There have been earlier studies on the fabrication of dense ZrB2-ZrC, ZrB2-SiC and TiN-TiB2 composites by the following methods:
Pressureless sintering of preformed powders at high temperatures (1800-2300°C) with MoSi2, Ni, Cr, Fe additions
Hot pressing of preformed powders at high temperatures (1700-2000°C) with additives like Ni, Si3N4, TiSi2, TaSi2, TaC
Melt infiltration of Zr/Ti into B4C preform at 1800-1900°C to produce ZrB2-ZrC-Zr and TiB2-TiC composites
RHP of Zr-B4C, Zr-Si-B4C and Ti-BN powder mixtures to produce ZrB2-ZrC, ZrB2-SiC and TiN-TiB2 powder mixtures at 1650-1900°C
Spark plasma sintering of powder mixtures at 1800-2100°C
There has been a lack of attention paid to the conditions under which ceramic composites can be produced by simple hot pressing (~50 MPa) with minimum amount of additives, which will not affect the mechanical properties of the composites. There has been no systematic study of microstructural evolution to be able to highlight the change in relative density (RD) with temperature during RHP by formation of sub-stoichiometric compounds, and liquid phase when a small amount of additive is used.

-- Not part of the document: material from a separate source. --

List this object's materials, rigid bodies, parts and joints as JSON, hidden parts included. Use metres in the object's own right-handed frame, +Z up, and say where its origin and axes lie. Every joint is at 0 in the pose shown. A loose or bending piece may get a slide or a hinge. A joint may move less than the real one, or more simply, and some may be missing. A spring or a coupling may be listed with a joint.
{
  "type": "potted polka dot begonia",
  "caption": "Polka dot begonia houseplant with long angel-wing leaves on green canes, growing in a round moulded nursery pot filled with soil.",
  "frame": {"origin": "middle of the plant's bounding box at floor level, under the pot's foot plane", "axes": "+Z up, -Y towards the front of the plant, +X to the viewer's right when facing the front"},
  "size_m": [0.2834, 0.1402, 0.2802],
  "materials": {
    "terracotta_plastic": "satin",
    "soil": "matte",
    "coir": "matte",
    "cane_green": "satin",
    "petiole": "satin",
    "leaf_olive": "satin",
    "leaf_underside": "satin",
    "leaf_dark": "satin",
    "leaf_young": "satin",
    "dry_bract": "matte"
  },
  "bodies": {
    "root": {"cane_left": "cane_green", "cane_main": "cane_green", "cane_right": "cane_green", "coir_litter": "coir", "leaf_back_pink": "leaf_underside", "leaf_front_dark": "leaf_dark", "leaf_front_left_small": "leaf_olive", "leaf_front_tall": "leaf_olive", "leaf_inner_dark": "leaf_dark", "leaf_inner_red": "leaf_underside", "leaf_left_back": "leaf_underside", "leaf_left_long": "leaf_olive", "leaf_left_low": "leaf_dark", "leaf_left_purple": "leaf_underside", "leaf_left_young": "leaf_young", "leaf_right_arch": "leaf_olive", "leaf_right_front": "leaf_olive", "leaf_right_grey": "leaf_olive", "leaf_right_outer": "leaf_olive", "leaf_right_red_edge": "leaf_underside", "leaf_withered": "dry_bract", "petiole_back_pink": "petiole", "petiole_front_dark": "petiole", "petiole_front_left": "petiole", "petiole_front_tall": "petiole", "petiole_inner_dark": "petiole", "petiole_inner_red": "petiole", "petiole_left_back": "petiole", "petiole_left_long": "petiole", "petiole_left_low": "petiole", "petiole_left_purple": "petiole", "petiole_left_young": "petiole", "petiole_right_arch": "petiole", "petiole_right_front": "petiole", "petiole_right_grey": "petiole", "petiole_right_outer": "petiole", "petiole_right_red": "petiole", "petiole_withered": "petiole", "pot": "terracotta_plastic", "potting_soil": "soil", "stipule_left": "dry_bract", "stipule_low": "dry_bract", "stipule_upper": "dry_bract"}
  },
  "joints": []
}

The present study has been undertaken to establish the experimental conditions and densification mechanisms during RHP of Zr-B4C, Zr-B4C-Si and Ti-BN powder mixtures to yield (a) ZrB2-ZrC, (b) ZrB2-SiC, (c) ZrB2-ZrC-SiC and (d) TiN-TiB2 composites. The following reactions were used to produce the composites:
(1) 3 Zr + B4C → 2 ZrB2 + ZrC
(2) 3.5 Zr + B4C → 2 ZrB2 + 1.52rCx- 0.67
(3) (1+y) Zr + C → (1+y) ZrCx- 1/ (1+y) (y=0 to 1)
(4) 2 Zr + B4C + Si → 2 ZrB2 + SiC
(5) 2.5 Zr + B4C + 0.65 Si → 2 ZrB2 + 0.5 ZrCx + 0.65 SiC
(6) 3.5 Zr + B4C + SiC → 2 ZrB2 + 1.5 ZrCx + SiC (5 to 15 vol%)

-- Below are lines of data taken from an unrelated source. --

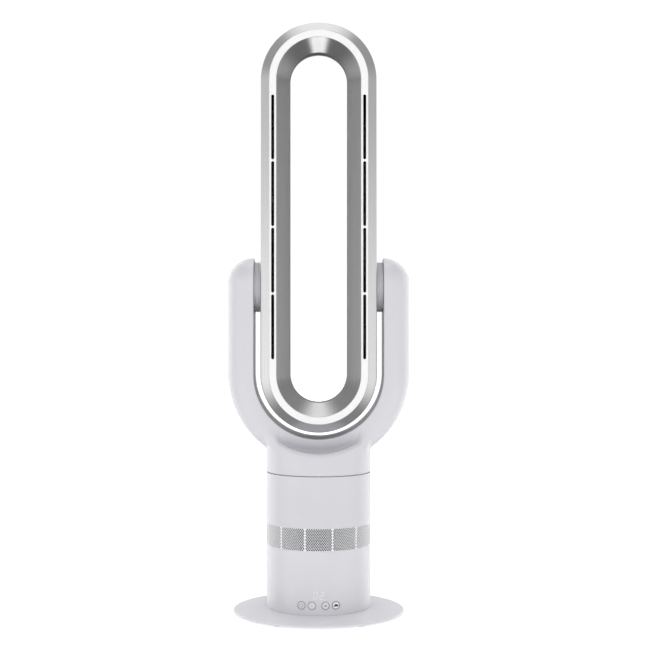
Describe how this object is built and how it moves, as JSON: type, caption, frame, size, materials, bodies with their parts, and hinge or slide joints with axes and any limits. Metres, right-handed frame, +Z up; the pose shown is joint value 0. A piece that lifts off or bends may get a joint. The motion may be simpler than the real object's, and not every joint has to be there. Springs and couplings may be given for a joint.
{
  "type": "bladeless fan",
  "caption": "Tall stadium-shaped air loop tilting in a forked yoke that swings on a round column with intake grille, keys, display and flat round base plate.",
  "frame": {"origin": "middle of the underside of the feet, on the floor", "axes": "+Z up along the column, the air outlet faces -Y, and +X points to the right hand of someone who faces the fan"},
  "size_m": [0.2532, 0.239, 0.8179],
  "materials": {
    "shell_grey": "smooth satin light grey moulded plastic",
    "base_grey": "satin light grey moulded plastic plate",
    "silver_trim": "silver, brushed along the loop",
    "dark_trim": "darker silver, brushed along the loop",
    "pale_trim": "very pale silver grey moulded plastic",
    "loop_shell": "satin pale silver grey moulded plastic",
    "collar_grey": "satin metallic grey moulded plastic",
    "key_white": "translucent white moulded plastic",
    "digit_glow": "diffuse white, lit from behind",
    "black_plastic": "black moulded plastic",
    "grille_grey": "satin light grey moulded plastic",
    "filter_foam": "dark open-cell filter foam",
    "rubber_black": "matt black rubber",
    "steel": "plain zinc-plated steel",
    "iron": "black painted iron",
    "nylon": "natural white engineering plastic",
    "board_green": "green varnished circuit board",
    "part_dark": "black moulded component bodies",
    "brass": "plain brass"
  },
  "bodies": {
    "base": {"base_cover": "base_grey", "ballast_disc": "iron", "rubber_feet": "rubber_black", "base_screws": "steel", "column_floor": "black_plastic", "counterweight": "iron", "lower_housing": "shell_grey", "display_digits": "digit_glow", "display_module": "part_dark", "control_board": "board_green", "key_switches": "part_dark", "key_guide": "nylon", "mains_inlet": "black_plastic", "inlet_pins": "brass", "power_board": "board_green", "power_components": "part_dark", "intake_grille": "grille_grey", "filter_ring": "filter_foam", "motor_deck": "black_plastic", "rubber_mounts": "rubber_black", "bellmouth": "black_plastic", "fan_shroud": "black_plastic", "diffuser": "black_plastic", "motor_can": "steel", "tail_cone": "black_plastic", "duct_seal": "rubber_black", "bearing_plate": "black_plastic", "bearing_screws": "steel", "slide_ring": "nylon", "gear_motor": "steel", "gear_motor_screws": "steel", "upper_housing": "shell_grey"},
    "fan_rotor": {"impeller": "nylon", "motor_shaft": "steel"},
    "swing_pinion": {"drive_pinion": "nylon", "output_shaft": "steel"},
    "power_button": {"power_key": "key_white"},
    "timer_button": {"timer_key": "key_white"},
    "mode_button": {"mode_key": "key_white"},
    "speed_button": {"speed_key": "key_white"},
    "yoke": {"turntable": "black_plastic", "sector_gear": "nylon", "journal_clip": "steel", "turntable_screws": "steel", "yoke_front_shell": "shell_grey", "yoke_rear_shell": "shell_grey", "yoke_screws": "steel", "pivot_bushes": "nylon"},
    "loop": {"loop_rear_shell": "loop_shell", "outer_bezel": "silver_trim", "outlet_frame": "pale_trim", "inner_bezel": "dark_trim", "left_nozzle": "black_plastic", "right_nozzle": "black_plastic", "loop_screws": "steel", "left_trunnion": "collar_grey", "right_trunnion": "collar_grey", "trunnion_washers": "steel", "trunnion_clips": "steel"}
  },
  "joints": [
    {"name": "swing", "type": "hinge", "parent": "base", "child": "yoke", "pos_m": [0, 0, 0.1956], "axis": [0, 0, 1], "range_deg": [-40, 40]},
    {"name": "head_tilt", "type": "hinge", "parent": "yoke", "child": "loop", "pos_m": [0, 0, 0.4533], "axis": [1, 0, 0], "range_deg": [-30, 30]},
    {"name": "impeller_spin", "type": "hinge", "parent": "base", "child": "fan_rotor", "pos_m": [0, 0, 0.142], "axis": [0, 0, 1], "continuous": true},
    {"name": "pinion_turn", "type": "hinge", "parent": "base", "child": "swing_pinion", "pos_m": [0, 0.05389, 0.19], "axis": [0, 0, 1], "range_deg": [-310, 310]},
    {"name": "power_press", "type": "slide", "parent": "base", "child": "power_button", "axis": [0, 1, 0], "range_m": [0, 0.0008], "stiffness_N_per_m": 600, "springref_m": -0.0006},
    {"name": "timer_press", "type": "slide", "parent": "base", "child": "timer_button", "axis": [0, 1, 0], "range_m": [0, 0.0008], "stiffness_N_per_m": 600, "springref_m": -0.0006},
    {"name": "mode_press", "type": "slide", "parent": "base", "child": "mode_button", "axis": [0, 1, 0], "range_m": [0, 0.0008], "stiffness_N_per_m": 600, "springref_m": -0.0006},
    {"name": "speed_press", "type": "slide", "parent": "base", "child": "speed_button", "axis": [0, 1, 0], "range_m": [0, 0.0008], "stiffness_N_per_m": 600, "springref_m": -0.0006}
  ],
  "couplings": [
    {"joint": "pinion_turn", "follows": "swing", "ratio": 7.625}
  ]
}
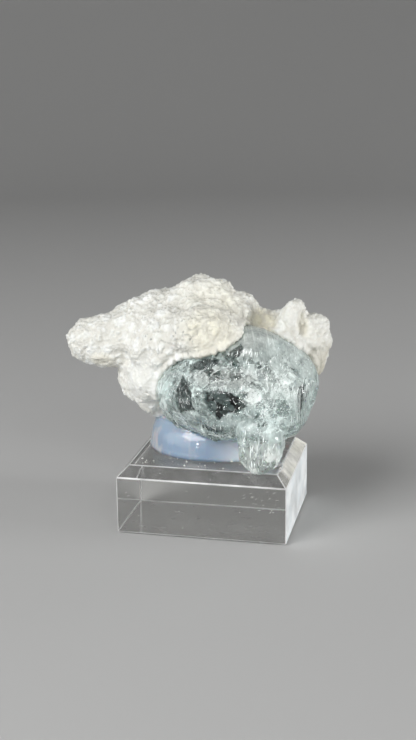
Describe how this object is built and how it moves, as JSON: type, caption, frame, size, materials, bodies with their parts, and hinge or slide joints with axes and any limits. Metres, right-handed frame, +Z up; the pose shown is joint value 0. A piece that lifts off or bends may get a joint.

(7) (3+y) Ti + 2 BN → (2+y) TiN1/(1+y) + TiB2 (y=0 to 0.5)
(a) ZrB2-ZrC Composites:
The effect of different particle sizes of B4C (60-240 μm, <74 μm and 10-20 μm) with Zr on the reaction and densification of composites has been studied. The role of Ni addition on reaction and densification of the composites has been attempted. The effect of excess Zr addition on the reaction and densification has also been studied.

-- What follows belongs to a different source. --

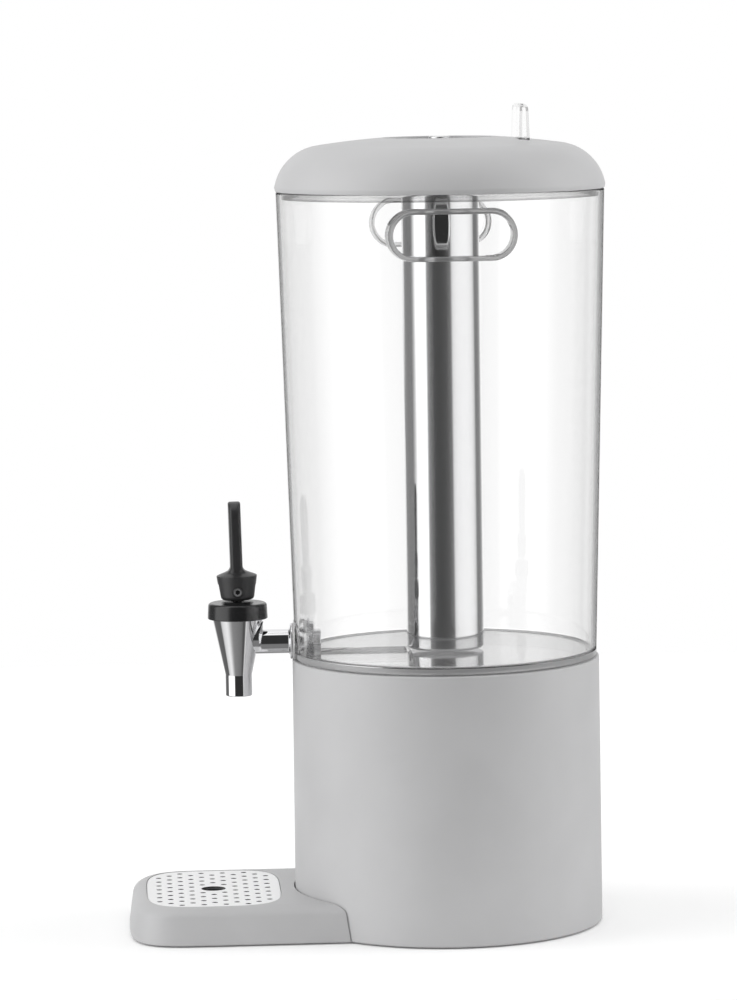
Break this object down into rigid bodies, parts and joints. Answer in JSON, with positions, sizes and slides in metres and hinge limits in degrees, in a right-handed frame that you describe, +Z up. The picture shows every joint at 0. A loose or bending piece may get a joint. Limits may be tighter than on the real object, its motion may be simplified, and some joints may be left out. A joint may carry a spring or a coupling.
{
  "type": "juice dispenser",
  "caption": "Countertop drinks dispenser: clear tapered tank with a self-closing tap, on a round stand, with a domed lid, a hanging ice tube, a label holder and a drip tray.",
  "frame": {"origin": "on the tank's upright axis, at the level of the table", "axes": "+Z up, -Y from the tank's axis towards the tap and the drip tray, +X to the right-hand grip when the tap is seen from behind"},
  "size_m": [0.2358, 0.3304, 0.5563],
  "materials": {
    "grey_plastic": "fine satin, light silver grey",
    "dark_plastic": "satin",
    "black_plastic": "semi-gloss",
    "white_plastic": "satin",
    "clear_plastic": "clear gloss plastic",
    "clear_holder": "clear gloss plastic",
    "chrome": "polished",
    "steel": "fine brushed",
    "silicone": "soft matte",
    "clear_silicone": "clear, soft",
    "dark_rubber": "matte"
  },
  "bodies": {
    "stand": {"base_shell": "grey_plastic", "base_cover": "dark_plastic", "base_screws": "steel", "foot_ring": "dark_rubber"},
    "tank": {"tank": "clear_plastic", "tap_body": "chrome", "tap_bonnet": "black_plastic", "outer_washer": "silicone", "inner_washer": "silicone", "tap_nut": "steel"},
    "stem": {"tap_stem": "steel", "lever_pin": "steel", "seat_cup": "silicone", "tap_spring": "steel"},
    "lever": {"tap_lever": "black_plastic"},
    "lid": {"lid": "grey_plastic", "lid_seal": "clear_silicone"},
    "ice_tube": {"ice_tube": "steel", "tube_gasket": "silicone"},
    "tube_cap": {"tube_cap": "steel", "cap_ring": "silicone"},
    "label_holder": {"label_holder": "clear_holder"},
    "tray": {"drip_tray": "grey_plastic", "tray_feet": "dark_rubber"},
    "grid": {"drip_grid": "white_plastic"}
  },
  "joints": [
    {"name": "tank_lift", "type": "slide", "parent": "stand", "child": "tank", "axis": [0, 0, 1], "range_m": [0, 0.06]},
    {"name": "stem_lift", "type": "slide", "parent": "tank", "child": "stem", "axis": [0, 0, 1], "range_m": [0, 0.0034], "stiffness_N_per_m": 4900, "springref_m": -0.0039, "deforming": ["tap_spring", "seat_cup"]},
    {"name": "lever_tilt", "type": "hinge", "parent": "stem", "child": "lever", "pos_m": [0, -0.1412, 0.2298], "axis": [1, 0, 0], "range_deg": [0, 25.2]},
    {"name": "lid_lift", "type": "slide", "parent": "tank", "child": "lid", "axis": [0, 0, 1], "range_m": [0, 0.36]},
    {"name": "tube_lift", "type": "slide", "parent": "lid", "child": "ice_tube", "axis": [0, 0, 1], "range_m": [0, 0.36]},
    {"name": "cap_lift", "type": "slide", "parent": "ice_tube", "child": "tube_cap", "axis": [0, 0, 1], "range_m": [0, 0.05]},
    {"name": "label_lift", "type": "slide", "parent": "lid", "child": "label_holder", "axis": [0, 0, 1], "range_m": [0, 0.05]},
    {"name": "tray_pull", "type": "slide", "parent": "stand", "child": "tray", "axis": [0, -1, 0], "range_m": [0, 0.12]},
    {"name": "grid_lift", "type": "slide", "parent": "tray", "child": "grid", "axis": [0, 0, 1], "range_m": [0, 0.05]}
  ],
  "couplings": [
    {"joint": "lever_tilt", "follows": "stem_lift", "rad_per_m": 128.2}
  ]
}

The RHP experiments were conducted under vacuum in the temperature range 1000-1600°C for 30 min without and with 1 wt% Ni at 40 MPa pressure. The RHP composites have been characterized by density measurements, x-ray diffraction for phase analysis and lattice parameter measurements, microstructural observation using optical and scanning electron microscopy. Selected samples have been analyzed by transmission electron microscopy. The hardness of the composites has also been measured.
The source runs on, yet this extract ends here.